DIRECTIONS: In the entries below, count every line containing "Blender". Reply with the number alone.

Start of RECORDS SUPPLIED

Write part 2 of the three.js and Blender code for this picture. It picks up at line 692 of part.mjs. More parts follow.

End of RECORDS SUPPLIED
Start of RECORDS SUPPLIED

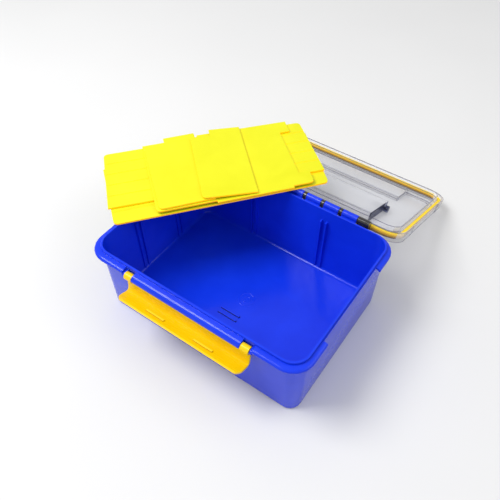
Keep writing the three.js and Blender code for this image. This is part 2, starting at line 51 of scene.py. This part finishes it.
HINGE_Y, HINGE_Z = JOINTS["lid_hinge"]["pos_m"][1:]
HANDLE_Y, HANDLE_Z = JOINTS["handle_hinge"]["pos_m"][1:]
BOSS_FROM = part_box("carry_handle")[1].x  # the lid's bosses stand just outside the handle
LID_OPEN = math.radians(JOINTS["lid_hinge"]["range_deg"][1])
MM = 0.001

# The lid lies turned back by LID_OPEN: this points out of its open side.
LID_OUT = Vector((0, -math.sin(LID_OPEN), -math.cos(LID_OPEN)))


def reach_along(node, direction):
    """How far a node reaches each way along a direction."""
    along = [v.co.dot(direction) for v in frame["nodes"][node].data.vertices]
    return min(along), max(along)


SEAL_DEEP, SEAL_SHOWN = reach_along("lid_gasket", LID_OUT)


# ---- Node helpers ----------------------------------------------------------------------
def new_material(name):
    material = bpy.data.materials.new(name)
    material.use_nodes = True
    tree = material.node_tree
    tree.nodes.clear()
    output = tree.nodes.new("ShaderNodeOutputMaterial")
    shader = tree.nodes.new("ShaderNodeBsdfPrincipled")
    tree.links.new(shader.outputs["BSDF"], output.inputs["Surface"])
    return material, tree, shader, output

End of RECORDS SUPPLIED
Start of RECORDS SUPPLIED

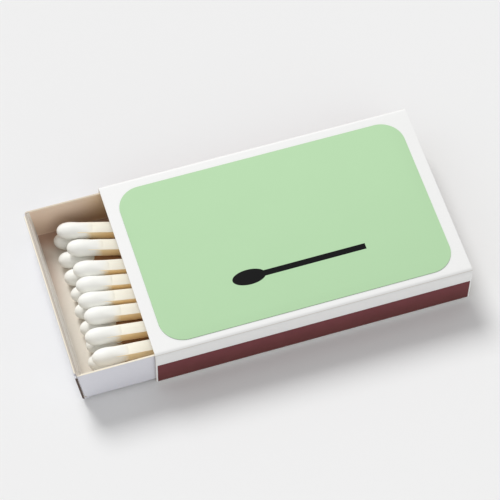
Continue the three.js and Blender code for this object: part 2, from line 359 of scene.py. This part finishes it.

End of RECORDS SUPPLIED

ANSWER TO THE TASK: 3